_Objective_
Begin with the line that contains "function namedMesh(name, geometry, material)", end with the line that contains "points = [vertex.co", and extract exactly that stretch of lines.

_Stored data_
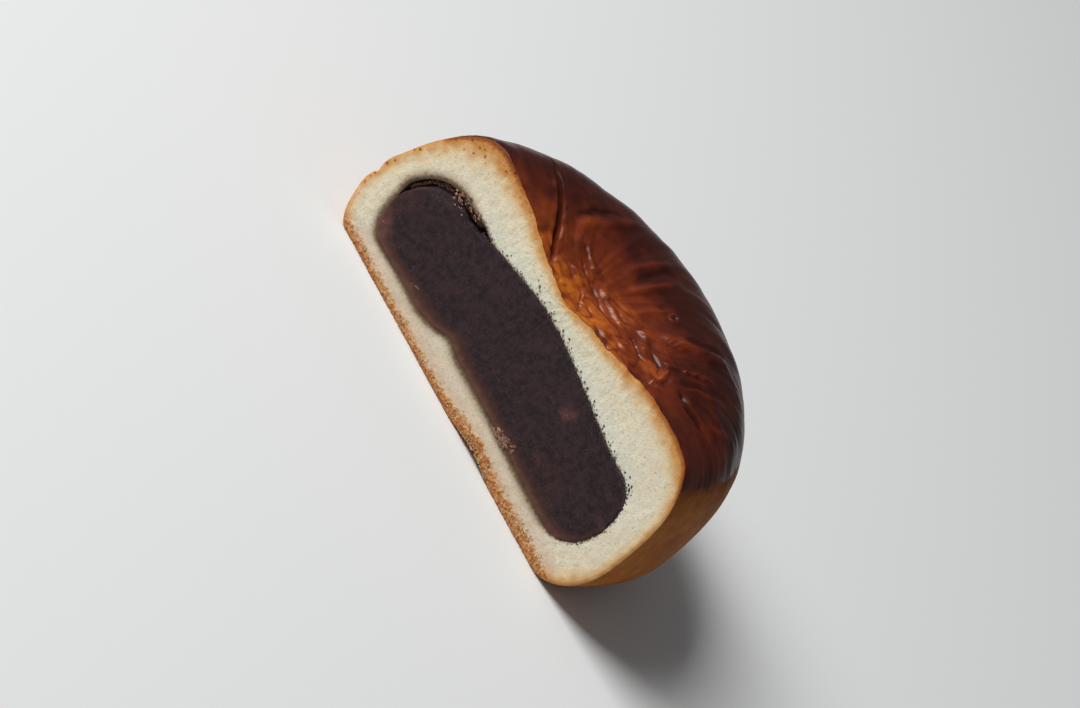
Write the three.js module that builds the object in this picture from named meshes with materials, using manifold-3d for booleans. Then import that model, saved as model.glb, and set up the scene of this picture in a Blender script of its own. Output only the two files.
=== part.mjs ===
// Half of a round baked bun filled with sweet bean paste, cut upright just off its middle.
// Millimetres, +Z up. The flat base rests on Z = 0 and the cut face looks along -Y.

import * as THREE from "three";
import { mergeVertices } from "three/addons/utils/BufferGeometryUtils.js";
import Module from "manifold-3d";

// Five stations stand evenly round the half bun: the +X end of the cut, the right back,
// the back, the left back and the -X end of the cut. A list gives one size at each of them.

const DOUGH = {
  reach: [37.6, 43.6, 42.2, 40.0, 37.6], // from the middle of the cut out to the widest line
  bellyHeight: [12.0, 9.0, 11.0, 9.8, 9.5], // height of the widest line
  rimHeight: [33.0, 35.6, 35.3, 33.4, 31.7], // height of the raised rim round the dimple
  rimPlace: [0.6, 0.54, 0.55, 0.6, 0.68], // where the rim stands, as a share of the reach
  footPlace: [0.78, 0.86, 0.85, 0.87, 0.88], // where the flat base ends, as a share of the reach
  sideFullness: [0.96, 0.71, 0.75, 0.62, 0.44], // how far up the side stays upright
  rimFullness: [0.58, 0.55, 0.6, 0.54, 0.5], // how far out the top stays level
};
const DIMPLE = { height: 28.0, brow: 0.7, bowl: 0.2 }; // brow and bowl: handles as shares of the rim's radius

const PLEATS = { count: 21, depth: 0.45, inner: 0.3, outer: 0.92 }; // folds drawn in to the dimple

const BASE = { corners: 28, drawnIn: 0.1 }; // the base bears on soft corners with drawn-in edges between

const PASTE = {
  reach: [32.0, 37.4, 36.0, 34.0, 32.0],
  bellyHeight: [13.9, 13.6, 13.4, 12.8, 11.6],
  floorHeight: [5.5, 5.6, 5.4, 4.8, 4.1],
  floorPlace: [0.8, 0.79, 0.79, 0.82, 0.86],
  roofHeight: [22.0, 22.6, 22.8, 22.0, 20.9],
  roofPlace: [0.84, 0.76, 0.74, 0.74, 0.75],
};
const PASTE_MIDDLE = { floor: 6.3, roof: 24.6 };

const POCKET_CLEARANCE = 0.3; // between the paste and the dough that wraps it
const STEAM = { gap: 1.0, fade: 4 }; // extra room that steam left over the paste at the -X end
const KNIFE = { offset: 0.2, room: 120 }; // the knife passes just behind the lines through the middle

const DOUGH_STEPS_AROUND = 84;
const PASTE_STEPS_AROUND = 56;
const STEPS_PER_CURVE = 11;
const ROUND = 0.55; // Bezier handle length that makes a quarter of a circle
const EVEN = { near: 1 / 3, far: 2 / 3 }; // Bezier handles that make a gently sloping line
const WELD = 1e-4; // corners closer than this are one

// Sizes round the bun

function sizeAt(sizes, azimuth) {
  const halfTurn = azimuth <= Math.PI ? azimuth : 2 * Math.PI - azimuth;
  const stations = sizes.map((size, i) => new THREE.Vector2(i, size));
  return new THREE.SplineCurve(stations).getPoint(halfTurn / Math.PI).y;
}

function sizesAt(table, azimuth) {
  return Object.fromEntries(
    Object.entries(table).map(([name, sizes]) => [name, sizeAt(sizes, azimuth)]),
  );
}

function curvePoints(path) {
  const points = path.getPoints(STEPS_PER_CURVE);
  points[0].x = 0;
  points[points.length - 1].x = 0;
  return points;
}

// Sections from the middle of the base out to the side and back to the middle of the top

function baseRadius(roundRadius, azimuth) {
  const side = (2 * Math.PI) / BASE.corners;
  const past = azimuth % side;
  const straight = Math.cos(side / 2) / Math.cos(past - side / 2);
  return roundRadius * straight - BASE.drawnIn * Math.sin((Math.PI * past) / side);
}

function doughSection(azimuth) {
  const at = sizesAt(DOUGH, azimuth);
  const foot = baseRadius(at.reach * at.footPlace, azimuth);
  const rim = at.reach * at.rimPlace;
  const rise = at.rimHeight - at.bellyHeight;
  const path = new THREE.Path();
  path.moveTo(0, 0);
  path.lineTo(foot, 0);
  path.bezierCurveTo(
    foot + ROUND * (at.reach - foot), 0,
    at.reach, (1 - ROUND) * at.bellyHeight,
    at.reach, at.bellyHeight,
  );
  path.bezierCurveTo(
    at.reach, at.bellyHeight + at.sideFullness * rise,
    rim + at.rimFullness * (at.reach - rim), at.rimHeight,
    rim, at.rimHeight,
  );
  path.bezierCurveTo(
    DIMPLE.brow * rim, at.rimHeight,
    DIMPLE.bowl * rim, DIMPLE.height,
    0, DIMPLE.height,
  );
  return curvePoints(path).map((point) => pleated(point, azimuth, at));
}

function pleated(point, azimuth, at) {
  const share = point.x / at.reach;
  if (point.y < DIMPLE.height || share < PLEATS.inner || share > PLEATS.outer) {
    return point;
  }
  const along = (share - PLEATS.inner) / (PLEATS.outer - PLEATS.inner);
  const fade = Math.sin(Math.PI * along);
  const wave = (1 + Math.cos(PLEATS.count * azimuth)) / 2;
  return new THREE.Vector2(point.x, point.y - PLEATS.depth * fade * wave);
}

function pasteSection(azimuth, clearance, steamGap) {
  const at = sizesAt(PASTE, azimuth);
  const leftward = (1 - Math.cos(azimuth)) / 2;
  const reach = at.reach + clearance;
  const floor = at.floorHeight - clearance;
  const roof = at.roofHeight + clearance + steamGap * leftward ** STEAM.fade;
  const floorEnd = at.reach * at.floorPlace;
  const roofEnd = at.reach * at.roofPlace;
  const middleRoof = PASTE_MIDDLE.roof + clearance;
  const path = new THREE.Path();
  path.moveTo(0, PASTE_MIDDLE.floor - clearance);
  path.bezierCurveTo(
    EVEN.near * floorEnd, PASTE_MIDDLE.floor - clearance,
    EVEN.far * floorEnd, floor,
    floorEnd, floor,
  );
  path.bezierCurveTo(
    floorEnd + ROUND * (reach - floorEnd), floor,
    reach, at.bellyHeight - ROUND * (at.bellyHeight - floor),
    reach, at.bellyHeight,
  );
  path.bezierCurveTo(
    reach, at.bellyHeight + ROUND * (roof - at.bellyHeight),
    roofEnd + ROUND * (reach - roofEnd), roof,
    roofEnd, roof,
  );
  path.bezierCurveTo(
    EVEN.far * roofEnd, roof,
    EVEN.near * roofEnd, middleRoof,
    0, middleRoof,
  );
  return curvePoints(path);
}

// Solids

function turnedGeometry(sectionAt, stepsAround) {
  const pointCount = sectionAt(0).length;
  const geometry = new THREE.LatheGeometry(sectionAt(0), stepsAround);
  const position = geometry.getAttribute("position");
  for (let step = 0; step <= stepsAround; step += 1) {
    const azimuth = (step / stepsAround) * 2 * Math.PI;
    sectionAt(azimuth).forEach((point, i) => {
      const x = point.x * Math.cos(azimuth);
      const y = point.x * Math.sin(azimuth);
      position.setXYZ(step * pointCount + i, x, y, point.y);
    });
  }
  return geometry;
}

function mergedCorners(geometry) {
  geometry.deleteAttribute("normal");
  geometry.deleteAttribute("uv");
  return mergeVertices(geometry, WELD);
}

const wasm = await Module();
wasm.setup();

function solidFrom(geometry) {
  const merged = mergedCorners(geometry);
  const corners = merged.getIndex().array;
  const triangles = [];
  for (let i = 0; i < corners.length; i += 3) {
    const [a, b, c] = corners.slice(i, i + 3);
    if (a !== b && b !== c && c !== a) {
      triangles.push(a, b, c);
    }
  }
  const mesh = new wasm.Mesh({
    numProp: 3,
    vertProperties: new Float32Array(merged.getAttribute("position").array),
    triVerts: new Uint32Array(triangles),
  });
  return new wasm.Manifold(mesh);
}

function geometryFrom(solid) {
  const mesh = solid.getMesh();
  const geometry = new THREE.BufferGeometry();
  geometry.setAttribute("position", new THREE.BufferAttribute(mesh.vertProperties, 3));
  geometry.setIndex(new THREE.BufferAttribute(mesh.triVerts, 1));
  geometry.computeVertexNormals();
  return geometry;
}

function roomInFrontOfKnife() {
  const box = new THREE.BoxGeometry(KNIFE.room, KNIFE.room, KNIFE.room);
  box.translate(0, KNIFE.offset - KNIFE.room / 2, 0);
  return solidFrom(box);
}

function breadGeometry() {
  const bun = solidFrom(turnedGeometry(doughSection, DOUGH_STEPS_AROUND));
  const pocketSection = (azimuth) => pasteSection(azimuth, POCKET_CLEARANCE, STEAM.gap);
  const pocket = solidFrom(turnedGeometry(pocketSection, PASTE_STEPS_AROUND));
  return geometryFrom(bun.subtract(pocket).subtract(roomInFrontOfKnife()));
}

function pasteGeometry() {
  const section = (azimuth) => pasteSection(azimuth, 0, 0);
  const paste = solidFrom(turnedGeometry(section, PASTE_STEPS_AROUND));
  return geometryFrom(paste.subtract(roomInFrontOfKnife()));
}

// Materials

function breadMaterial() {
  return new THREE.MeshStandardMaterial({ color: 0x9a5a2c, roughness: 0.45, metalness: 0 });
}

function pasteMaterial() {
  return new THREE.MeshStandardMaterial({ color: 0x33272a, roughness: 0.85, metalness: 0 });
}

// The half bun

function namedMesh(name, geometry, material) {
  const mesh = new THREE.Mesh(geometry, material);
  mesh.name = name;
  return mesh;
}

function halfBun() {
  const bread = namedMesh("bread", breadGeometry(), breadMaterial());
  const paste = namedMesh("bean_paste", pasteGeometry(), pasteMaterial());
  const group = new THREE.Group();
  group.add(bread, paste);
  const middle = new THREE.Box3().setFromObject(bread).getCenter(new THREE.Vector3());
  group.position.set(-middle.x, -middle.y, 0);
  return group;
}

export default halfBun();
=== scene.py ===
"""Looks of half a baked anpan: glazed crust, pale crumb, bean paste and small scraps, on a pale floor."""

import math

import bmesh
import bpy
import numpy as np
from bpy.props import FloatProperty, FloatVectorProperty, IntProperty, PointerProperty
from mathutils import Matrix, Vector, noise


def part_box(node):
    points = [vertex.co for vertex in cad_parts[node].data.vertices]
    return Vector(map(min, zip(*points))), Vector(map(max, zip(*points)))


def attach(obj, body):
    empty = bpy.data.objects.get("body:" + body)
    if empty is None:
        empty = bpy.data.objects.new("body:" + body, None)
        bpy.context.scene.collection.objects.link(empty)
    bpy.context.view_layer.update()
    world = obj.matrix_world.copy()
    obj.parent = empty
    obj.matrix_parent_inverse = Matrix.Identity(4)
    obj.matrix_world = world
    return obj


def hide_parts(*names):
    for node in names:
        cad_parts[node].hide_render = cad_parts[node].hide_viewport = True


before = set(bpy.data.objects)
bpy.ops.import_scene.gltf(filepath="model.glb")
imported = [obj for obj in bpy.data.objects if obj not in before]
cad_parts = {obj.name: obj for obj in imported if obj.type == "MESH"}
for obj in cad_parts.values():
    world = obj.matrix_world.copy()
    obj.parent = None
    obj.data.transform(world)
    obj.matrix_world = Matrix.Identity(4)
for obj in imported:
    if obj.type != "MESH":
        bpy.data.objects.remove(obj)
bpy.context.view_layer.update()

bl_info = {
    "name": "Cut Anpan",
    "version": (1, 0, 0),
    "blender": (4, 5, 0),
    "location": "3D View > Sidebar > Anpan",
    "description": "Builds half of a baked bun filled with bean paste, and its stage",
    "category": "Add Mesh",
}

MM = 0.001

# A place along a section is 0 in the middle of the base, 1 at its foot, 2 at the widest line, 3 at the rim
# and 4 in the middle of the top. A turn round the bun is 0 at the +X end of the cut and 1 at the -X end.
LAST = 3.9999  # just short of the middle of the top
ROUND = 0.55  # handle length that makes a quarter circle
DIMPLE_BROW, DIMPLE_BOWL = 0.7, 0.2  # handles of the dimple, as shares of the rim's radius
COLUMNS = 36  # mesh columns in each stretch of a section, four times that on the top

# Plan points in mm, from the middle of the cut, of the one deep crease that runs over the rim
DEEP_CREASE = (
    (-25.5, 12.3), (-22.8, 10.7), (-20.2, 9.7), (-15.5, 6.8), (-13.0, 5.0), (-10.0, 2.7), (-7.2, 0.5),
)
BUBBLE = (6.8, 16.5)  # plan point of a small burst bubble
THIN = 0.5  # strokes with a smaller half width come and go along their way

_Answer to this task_
function namedMesh(name, geometry, material) {
  const mesh = new THREE.Mesh(geometry, material);
  mesh.name = name;
  return mesh;
}

function halfBun() {
  const bread = namedMesh("bread", breadGeometry(), breadMaterial());
  const paste = namedMesh("bean_paste", pasteGeometry(), pasteMaterial());
  const group = new THREE.Group();
  group.add(bread, paste);
  const middle = new THREE.Box3().setFromObject(bread).getCenter(new THREE.Vector3());
  group.position.set(-middle.x, -middle.y, 0);
  return group;
}

export default halfBun();
=== scene.py ===
"""Looks of half a baked anpan: glazed crust, pale crumb, bean paste and small scraps, on a pale floor."""

import math

import bmesh
import bpy
import numpy as np
from bpy.props import FloatProperty, FloatVectorProperty, IntProperty, PointerProperty
from mathutils import Matrix, Vector, noise


def part_box(node):
    points = [vertex.co for vertex in cad_parts[node].data.vertices]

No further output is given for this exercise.